Modern production solutions have bridged the gap between raw power and fine-tuned accuracy. We are no longer just cutting threads into a metal rod; we are engineering surfaces that minimize friction and maximize longevity. This evolution starts with how the metal is shaped.
Rolling vs. Cutting: The Great Debate
In the world of trapezoidal screw production, there are two main paths. The first is thread rolling. This process uses high-pressure rollers to displace the metal and form the thread shape. Because the grain of the metal is redirected rather than cut, the resulting screw is incredibly strong and has a very smooth surface finish. This is the go-to solution for high-volume needs where durability is non-negotiable.

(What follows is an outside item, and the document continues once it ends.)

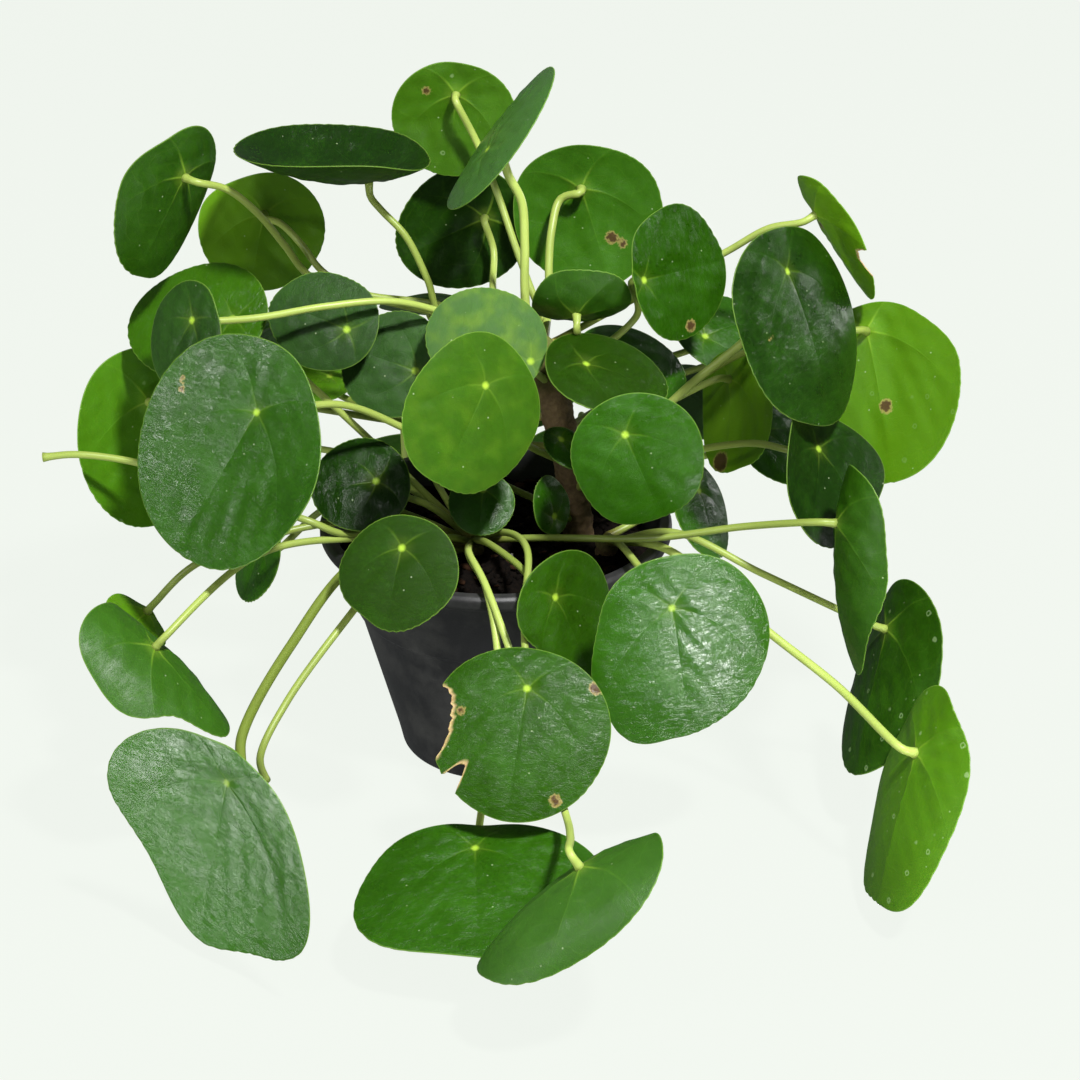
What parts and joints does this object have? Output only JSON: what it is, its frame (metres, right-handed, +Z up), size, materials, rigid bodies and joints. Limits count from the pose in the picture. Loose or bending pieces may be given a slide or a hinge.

The second path is thread milling or grinding. This is where we see the highest levels of precision. For custom projects that require unique pitches or extremely tight tolerances, milling allows for a level of detail that rolling cannot match. By using CNC-controlled machinery, producers can ensure that every millimeter of the screw is identical to the last, which is essential for synchronized systems where two screws must move in perfect harmony.
Material Choice as a Strategic Advantage
A production solution is only as effective as the material it utilizes. While stainless steel is a popular choice for its corrosion resistance, we are seeing an uptick in the use of specialized alloys designed to handle heat.
The friction between a metal trapezoidal screw and its nut—usually made of bronze or high-performance plastic—generates heat. If the screw material cannot dissipate that heat or maintain its structural integrity, the system will eventually bind. High-quality production partners now offer advanced heat treatments and surface coatings that allow these screws to operate in environments that would have been impossible a decade ago.
Beyond the Metal: The Nut Integration
You cannot talk about trapezoidal screw production solutions without mentioning the nut. A screw is only half of the equation. The modern approach treats the screw and nut as a single, matched system.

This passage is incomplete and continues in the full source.